In the past year, on the basis of promising clinical trials showing the induction of protective immunity, an intranasally administered cold-adapted influenza vaccine, known as 'FluMist', has been made available to healthy Americans of ages 5 to 49 (Refs 99,100). It should be noted that the concept of cold-adapted influenza virus was reported in 1967 (Ref. 101), so more than 35 years were required for this discovery to be translated into an intransal vaccine against infection with influenza virus. More recently, the concept of nasal immunization was adopted for the development of a vaccine against severe acute respiratory syndrome (SARS). An experimental nasally administered vaccine against SARS that consists of a recombinant attenuated parainfluenza virus expressing the envelope spike protein of the SARS coronavirus was able to induce protective immunity in African green monkeys, including SARS-coronavirus-specific neutralizing antibodies[102]. Although further experiments are essential before this finding can be applied to developing a vaccine against SARS for use in humans, the study emphasizes the usefulness of mucosal immunization for the immunoprophylaxis of infectious diseases.

Concluding remarks

The mucosal immune system is now recognized to be an important first line of defence against invading pathogens. NALTand Peyer's patches are important inductive sites for the initiation of antigen-specific mucosal IgA and serum IgG responses, as well as CTL immune responses, at both mucosal and systemic sites; in this way, both NALT and Peyer's patches function to maximize the two-tiered immunological barrier of the host. The respiratory mucosal immune system has several immunological characteristics that are distinct from those of the Peyer's-patch-centred intestinal mucosal immune system. Although the tissue-genesis programme for other secondary lymphoid tissues, including Peyer's patches, begins during embryonic life, the NALT-organogenesis programme is initiated only after birth. Lymphoid organogenesis of Peyer's patches requires cytokine-mediated programmed inflammation (through the LT-βR) and signalling through the IL-7R, whereas the initiation of NALT development seems to be independent of the IL-7R, LT-α1β2 and the LT-βR. Although the inducer cells for both NALT and Peyer's patches have a common phenotype, that is, CD3−CD4+CD45+, NALT-inducer cells seem to be regulated by ID2 alone, whereas Peyer's-patch-inducer cells depend on both ID2 and ROR-γ. Because the organogenesis programme of NALT is different from that of other secondary lymphoid tissues, such as Peyer's patches, efforts should now be aimed at elucidating the distinct molecular characteristics of the NALT-genesis programme and the functional consequences of this. Clearly, it is important to have a thorough understanding of the unique molecular and cellular properties of the NALT-centred mucosal immune system for the development of a successful nasal vaccine.

Advantages

Is the most effective route to elicit optimal protective immunity in both mucosal and systemic immune compartments.
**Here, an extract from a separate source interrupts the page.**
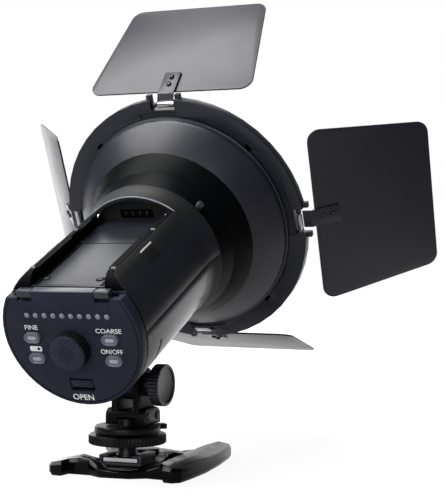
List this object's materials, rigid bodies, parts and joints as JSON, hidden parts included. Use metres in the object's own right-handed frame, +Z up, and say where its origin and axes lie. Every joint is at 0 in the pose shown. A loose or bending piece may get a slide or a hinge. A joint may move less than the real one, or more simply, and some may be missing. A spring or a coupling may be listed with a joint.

Can effectively induce antigen-specific immunity in the reproductive tract, as well as in the upper respiratory tract.

Can generate cross-protective immunity in the gut through the common mucosal immune system.

Can avoid degradation of vaccine antigen caused by digestive enzymes, so requires a smaller dose of antigen than oral immunization.

Does not require injection, so is less painful.

Does not require trained medical personnel for delivery.

Disadvantages

Possible deposition of antigen in the central nervous system through the olfactory bulbs and olfactory nerves; this requires further investigation.

Requires adjuvant safety to be clinically determined; clinical studies indicate that Bell's palsy is caused by influenza nasal vaccine that contains the native form of Escherichia coli heat-labile enterotoxin as a mucosal adjuvant.